Danielle de Picciotto:
I remember when we were at that hotel, with Neubauten – that was great.
Alexander Hacke:
Yes, once we were here for quite a while and we were booked at the Hotel Gellért, which was fantastic – I think it was like ten years ago… I was still working on Crossing The Bridge, the Faith Akin movie about Istanbul, so I did some mixes in that hotel room.
Danielle de Picciotto:
It was great, because the baths were in the basement and on the ground floor, and there were musicians in the hotel, playing traditional songs and instruments, and that really influenced me because they were playing the dulcimer. And now I play the hurdy-gurdy and the autoharp, so being in that hotel, listening to all the musicians playing on all the traditional instruments, really inspired me to play them too, but using them in a modern context.
Alexander Hacke: Many other memories are rather hazy, I must admit – or I cannot share them with media like this...
We Love Budapest:
You mentioned Einstürzende Neubauten, which had a song titled “Magyar Energia” (“Hungarian Energy”).

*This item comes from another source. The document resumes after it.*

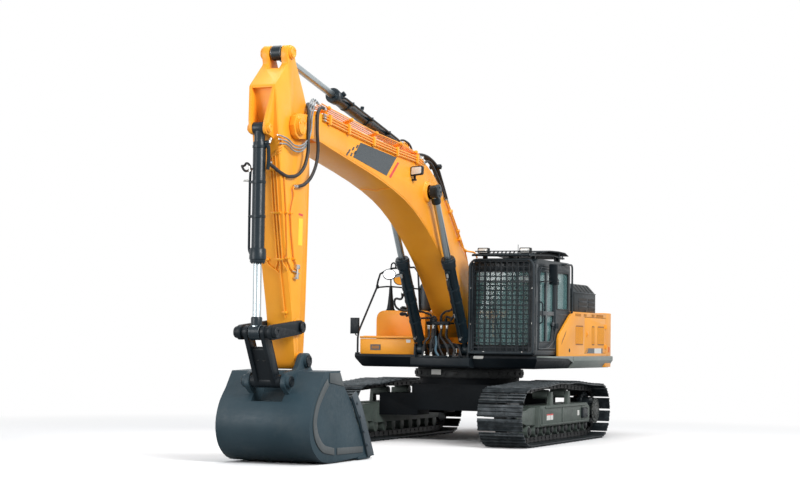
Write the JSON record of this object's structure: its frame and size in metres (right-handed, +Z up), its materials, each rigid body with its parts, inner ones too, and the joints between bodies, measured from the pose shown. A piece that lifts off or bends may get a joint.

Alexander Hacke: Yes! That record was called “The Jewels”, and it was based on a certain system. One important thing was that all the lyrics were based on Blixa Bargeld’s {ed:
Einstürzende Neubauten founder-vocalist-guitarist} notations of dreams. And for some reason, one day he woke up and he had the words “magyar energia” in his head. You know how dreams are, nobody knows where they come from – but that’s how the lyrics came together!